**TASK OBJECTIVE**
Your task is to return, exactly, the run of lines starting at the line holding "Reconstruct the object" and ending at the line holding "between two feathers.", both ends included and no other lines.

(Stored records)
[Start]

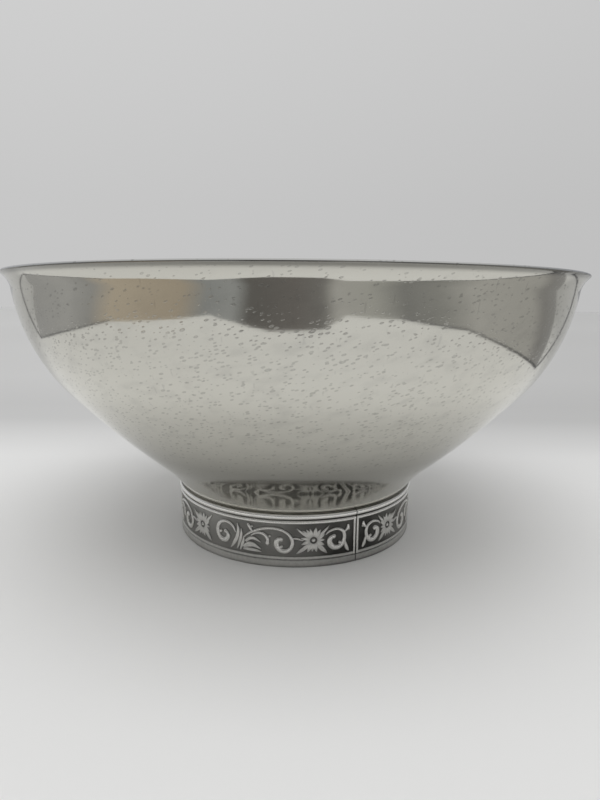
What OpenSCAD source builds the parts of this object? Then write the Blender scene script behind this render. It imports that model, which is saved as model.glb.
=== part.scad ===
// Footed bowl in polished sheet steel, on a plain ring wrapped in a stamped scroll-and-flower band.
// Millimetres. The origin is the centre of the plane that the foot rests on, with +Z up.
// The band's butt joint stands at seam_turn from the front, which faces -Y.

/* [Bowl] */
// Diameter across the lip
mouth_d = 203.2; // [200:0.2:206]
// Thickness of the bowl's sheet
sheet_t = 1.0; // [0.8:0.05:1.2]
// Height of the bowl's flat base above the resting plane
seat_h = 15; // [14.5:0.1:15.5]

/* [Lip] */
// Radius of the bend that turns the lip outward
lip_bend_r = 7; // [6:0.1:8]
// Slope of the lip at its edge, in degrees from level
lip_slope = 40; // [36:1:46]

/* [Foot] */
// Wall of the plain ring that carries the band
core_t = 1.2; // [0.8:0.1:1.6]
// Height by which the plain ring stops short of the resting plane
core_lift = 0.8; // [0.5:0.1:1.5]
// Thickness of the band's strip at the sunk ground of the frieze
strip_t = 0.9; // [0.8:0.05:1]
// How far the raised work stands out from the sunk ground
relief = 0.6; // [0.3:0.1:0.7]

/* [Seam] */
// Turn of the butt joint from the front, toward +X, in degrees
seam_turn = 27.1; // [0:0.1:60]
// Gap between the two ends of the band
seam_gap = 0.35; // [0.2:0.05:0.6]
// Width of the upright bar at each end of the band
end_bar_w = 0.9; // [0.6:0.1:1.4]

/* [Frieze] */
// Number of flowers round the band
flowers = 7; // [5:2:9]
// Turn from the seam to the first flower on each side, in degrees
first_flower = 19.2; // [17:0.1:21]

/* [Hidden] */
FINE = 180;

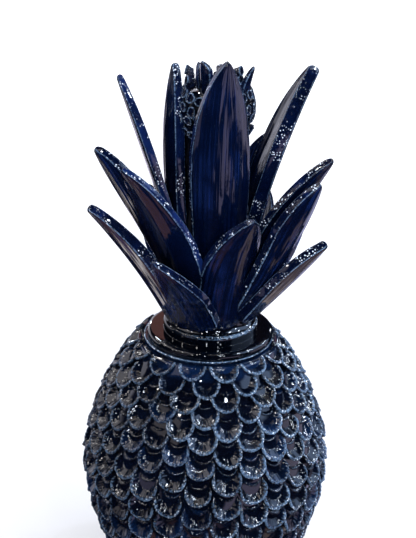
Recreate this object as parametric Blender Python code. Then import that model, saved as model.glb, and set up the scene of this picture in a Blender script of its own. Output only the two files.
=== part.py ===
"""Glazed clay pineapple: a hollow scaled jar, and the lid that carries its trunk, leaves and flower head.

Metres, +Z up. The origin is the middle of the flat underside. Azimuth 0 looks along -Y and turns towards +X.
"""
import math
from typing import NamedTuple

import bmesh
import bpy
import numpy as np
from mathutils import Vector

MM = 0.001
UP = Vector((0.0, 0.0, 1.0))

# Fruit, the outer envelope of the scales' lips: a superellipse above and below its widest height
FRUIT_RADIUS = 125.0
WIDEST_HEIGHT = 163.8
CROWN_RISE = 169.5
CROWN_POWER = 1.48
BASE_DROP = 191.0
BASE_POWER = 1.657
ARC_TOP = 296.0
ARC_STEPS = 1200

# Scales, in columns round the fruit, where each ring is staggered by one column
COLUMNS = 28
RINGS = 22
FIRST_TIP = 17.5
SECOND_TIP = 35.0
RING_PITCH = 12.6
COLUMN_LEAN = -0.025
SCALE_TOP = 19.0
LIP_SINK = 0.0
CUP_SINK = 4.6
GROUND_SINK = 5.0
UNDERCUT_SINK = 5.6
CUP_RISE = 10.0
# Share of a column across from its middle, and millimetres above the lip's lowest point
RIM_POINTS = ((-0.43, 12.0), (-0.25, 1.5), (0.25, 1.5), (0.43, 12.0))
UNDERCUT_POINTS = ((-0.27, -0.6), (0.27, -0.6))

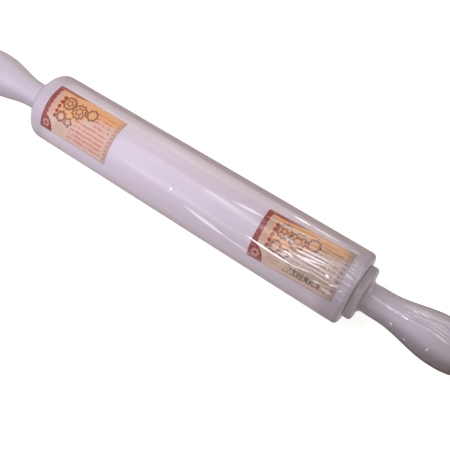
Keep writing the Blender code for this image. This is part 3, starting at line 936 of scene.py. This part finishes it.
def line_creases(board, flat, creases, radius):
    """The listed creases as one mask on a round place's flat millimetres."""
    degree = radians(1) * radius / MM
    total = 0.0
    for x, turn, last_x, last_turn, width, strength in creases:
        feeds = {
            "Place": flat,
            "Start": (x, turn * degree, 0.0),
            "End": (last_x, last_turn * degree, 0.0),
            "Width": width,
        }
        line = board.times(board.group("Crease", feeds)["Mask"], strength)
        total = board.most(total, line)
    return total


def wrinkles(board, place, pattern):
    feeds = {"Vector": place, **dict(zip(WRINKLE_SETTINGS, pattern))}
    return board.group("Wrinkles", feeds)["Mask"]


def film_place(board, radius):
    """A place on even and on flat film, and its degrees up from the front."""
    place = board.group("Round place", {"Axis height": AXIS_HEIGHT, "Radius": radius})
    turn = board.split(place["Flat"])[1]
    return place["Even"], place["Flat"], board.over(turn, radians(1) * radius / MM)


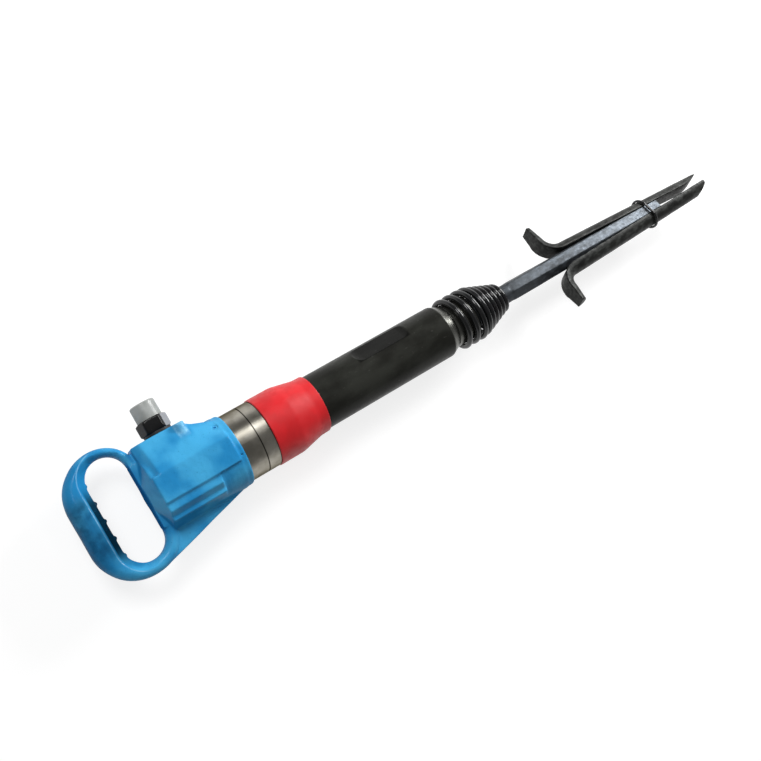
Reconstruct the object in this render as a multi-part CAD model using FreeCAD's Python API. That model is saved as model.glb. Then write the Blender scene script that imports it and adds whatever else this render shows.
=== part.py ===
"""A hand-held pneumatic pick with a closed D handle and a rock-splitting wedge between two feathers.

Millimetres. The tool's axis runs along X, towards the wedge's tip. While the pieces are made, X is zero
at the cylinder's rear face. Y points to the air inlet and Z up, square to the D handle's plane. At the
end every piece is moved so that the origin lies under the middle of the whole, on the plane it rests on.
"""
import FreeCAD
import Part
import math
import os

Vector = FreeCAD.Vector
AXIS_X = Vector(1, 0, 0)
AXIS_Y = Vector(0, 1, 0)
AXIS_Z = Vector(0, 0, 1)
FULL_TURN = 360.0
HALF_TURN = 180.0
QUARTER_TURN = 90.0

# Clearances, and how far a cutting shape runs past what it cuts
SEAT_GAP = 0.3
RUNNING_GAP = 0.05
PRESS_GAP = 0.02
FORM_GAP = 0.3
OVERRUN = 2.0
TOUCH = 1e-6

# How finely a spring's path is worked out and measured
ARCS_PER_TURN = 4
SAMPLES_PER_TURN = 24
TANGENT_STEP_SHARE = 0.001
HEXAGON_SIDES = 6

# Cylinder: head flange, shoulder under the exhaust sleeve, barrel and nose
HEAD_RADIUS = 40.0
HEAD_LENGTH = 16.0
SHOULDER_RADIUS = 36.0
SHOULDER_LENGTH = 36.0
BARREL_RADIUS = 33.0
BARREL_LENGTH = 215.0
NOSE_TAPER_LENGTH = 12.0
NOSE_LENGTH = 31.0
NOSE_RADIUS = 27.5
NOSE_EDGE = 1.0
BORE_RADIUS = 19.0
CHEST_POCKET_DEPTH = 20.0
FLAT_DEPTH = 2.2
FLAT_REAR_FROM_HEAD = 146.0
FLAT_ANGLES = (43.0, 223.0)
FLAT_LENGTH = 75.0
FLAT_CUTTER_RADIUS = 25.0
AIR_PASSAGE_RADIUS = 2.5
AIR_PASSAGE_FROM_CHEST_EDGE = 6.0
AIR_PASSAGE_COUNT = 4
AIR_PASSAGE_LENGTH = 195.0
EXHAUST_PORT_RADIUS = 4.0
EXHAUST_PORT_COUNT = 4
EXHAUST_PORT_FROM_HEAD = 34.0

# Snap ring at the seam between sleeve and cylinder
RING_WIDTH = 2.6
RING_DEPTH = 2.4
RING_BELOW_SURFACE = 0.4
RING_OPENING = 5.0

# Connecting sleeve
SLEEVE_LENGTH = 52.0
SLEEVE_WALL = 9.5
SLEEVE_END_WALL = 6.0
SLEEVE_SHOWING = 21.0
SLEEVE_AIR_HOLE_RADIUS = 5.0
SLEEVE_AIR_PITCH_RADIUS = 18.0
SLEEVE_AIR_HOLE_COUNT = 6
CHEST_IN_SLEEVE = 13.0

# Distributing valve
CHEST_SIDE_WALL = 7.0
COVER_THICKNESS = 9.0
GASKET_THICKNESS = 1.0
PLATE_RADIUS = 20.0
PLATE_THICKNESS = 3.2
PLATE_TRAVEL = 2.0
PLATE_SIDE_GAP = 0.4
COVER_HOLE_RADIUS = 6.0
CHEST_HOLE_RADIUS = 8.0
PIN_RADIUS = 2.0
PIN_FROM_CHEST_EDGE = 3.0
PIN_IN_CYLINDER = 8.0
PIN_COUNT = 2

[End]

**EXERCISE ANSWER**
Reconstruct the object in this render as a multi-part CAD model using FreeCAD's Python API. That model is saved as model.glb. Then write the Blender scene script that imports it and adds whatever else this render shows.
=== part.py ===
"""A hand-held pneumatic pick with a closed D handle and a rock-splitting wedge between two feathers.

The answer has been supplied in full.